Translation is the key to magic, as Kuang uses her genre to sharpen a historical investigation into colonisation, learning and power
Welcome to Babel: the great Oxford translation institute in an alternative version of Victorian England, where translators hold the keys to the British empire. Every device and engineering technique there is, from steam trains to the foundations of buildings, relies on silver bars enchanted with “match pairs”; words in two different languages that mean similar things, but with a significant gap between them. The bars create the effect of the difference: feelings, noises, speed, stability, colour, even death. The magic comes from “that sublime, unnameable place where meaning [is] created”.

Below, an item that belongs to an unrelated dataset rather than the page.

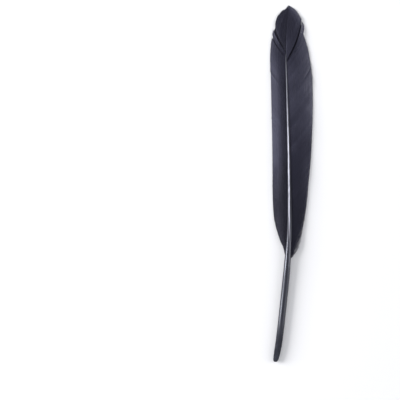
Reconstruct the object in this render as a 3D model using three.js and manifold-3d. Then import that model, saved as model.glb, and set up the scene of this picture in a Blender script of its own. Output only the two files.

Bright children are taken from all corners of the empire, fluent in Chinese or Arabic, raised in England, and put to work at Babel to translate, thus finding new match pairs and making new magic – only ever used for the benefit of the rich in London, and to the detriment of those the translators must leave behind in their colonised homelands. We follow Robin Swift from his earliest childhood in China, through his time at Babel, and from his hope that translation is a way to bring people together, to the terrible realisation that, in this colonial framework, “an act of translation is an act of betrayal”.
If it sounds complicated, that’s because it is. This is a scholarly book by a superb scholar – Kuang is a translator herself. The pages are heavy with footnotes; not the more usual whimsical ones, in the style of Susanna Clarke or Terry Pratchett, but academic notes, hectoring and preachy in a parody of the 19th-century tomes Swift and his friends at Oxford must study. The characters’ conversation flies from theories of translation to quotations from Sanskrit, from Dryden to the authors of the Shijing; they are pretentious, but vulnerable too, and the balance is lovely.
The fantastical elements underpin real history, rather than alter it; silver magic is what makes everything happen, and the grandest event it causes here – the fulcrum on which the novel turns – is the first opium war. The British empire is endlessly hungry for more silver and, in order to get it, becomes a huge drugs cartel, growing poppies in India and forcing China to buy opium. The young Babel translators become hopelessly tangled in the problem of whether to serve the corrupt institute that has given them opportunity and education, or their own people. This is not at all a far cry from Kuang’s acclaimed Poppy War trilogy, based on 20th-century Chinese history, and so fans will be in familiar territory.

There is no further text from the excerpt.